Ну и да, он не красавец, но зато он Евгений Савойский))
На этом портрете очень даже ничего, но художник ему явно польстил:
читать дальше
Тёмный парик ему идёт.
На этом портрете очень даже ничего, но художник ему явно польстил: это самый удачный Евгения портрет,художник очень старался угодить,на всех остальных ухоснах!!!,в кого он такой непонятно,Олимпия Манчини была красивая и папаша Савойский тоже ничего,а этот этот в кого,ну,да,безусловно военный гений это не умоляет,но лучше марлей рожу ему замотать
Про Евгения. Мне он как личность не особенно интересен, как полководец - да. А к внешности я вообще спокойно отношусь - мне всякие нравятся, страшные в том числе))
Я из этого делаю вывод, что они с Вильгельмом всю жизнь более-менее шифровались, а под старость и после смерти жены Вильгельм перестал. Но завел себе молоденького, что для Бентинка, наверное, особенно обидно было.

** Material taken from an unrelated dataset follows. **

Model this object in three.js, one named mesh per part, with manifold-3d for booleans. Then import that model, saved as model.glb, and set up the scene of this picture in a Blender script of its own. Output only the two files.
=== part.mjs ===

В протестантских странах было гораздо больше нетерпимости к гомосексуальности, чем в католических, это еще надо учитывать.
Ван Кеппел очень хорош на портрете.
Главное, мы Люксембурга прояснили! Интересно, что Сен-Симон на этот счет помалкивает, хотя вроде бы не очень его любил.
Ну наверно. Не стоит забывать, что детей у Вильгельма не было, и он действительно испытывал к Кеппелу отцовские чувства (что, впрочем, не мешало испытывать и другие)), очень с ним носился. Собственно, выходки Кеппела были вполне невинные - пьянки, бабы. И, в отличие от, например, Сен-Мара, он не был неблагодарным. Кажется, искренне был привязан к королю. А собственно в постели закрывал глаза и думал об Англии))
Главное, мы Люксембурга прояснили! Интересно, что Сен-Симон на этот счет помалкивает, хотя вроде бы не очень его любил.
Он написал же, что тот распутничал - чего же боле)) Не таким уж наверно Люксембург страшным был геюгой, чтобы это особо отмечать. Ну, прикладывался и к этой кормушке - как многие тогда. В юности, вероятно, и привык))
Видимо, да, если даже Лизелотта отметила, как он страдал после смерти Вильгельма.
Он написал же, что тот распутничал - чего же боле)
Конкретно написал, что распутничал "с девками". В компании со своим сыном, Конти и Альбиготти. Но под словом "девки", наверное, можно понимать не только представительниц женского пола.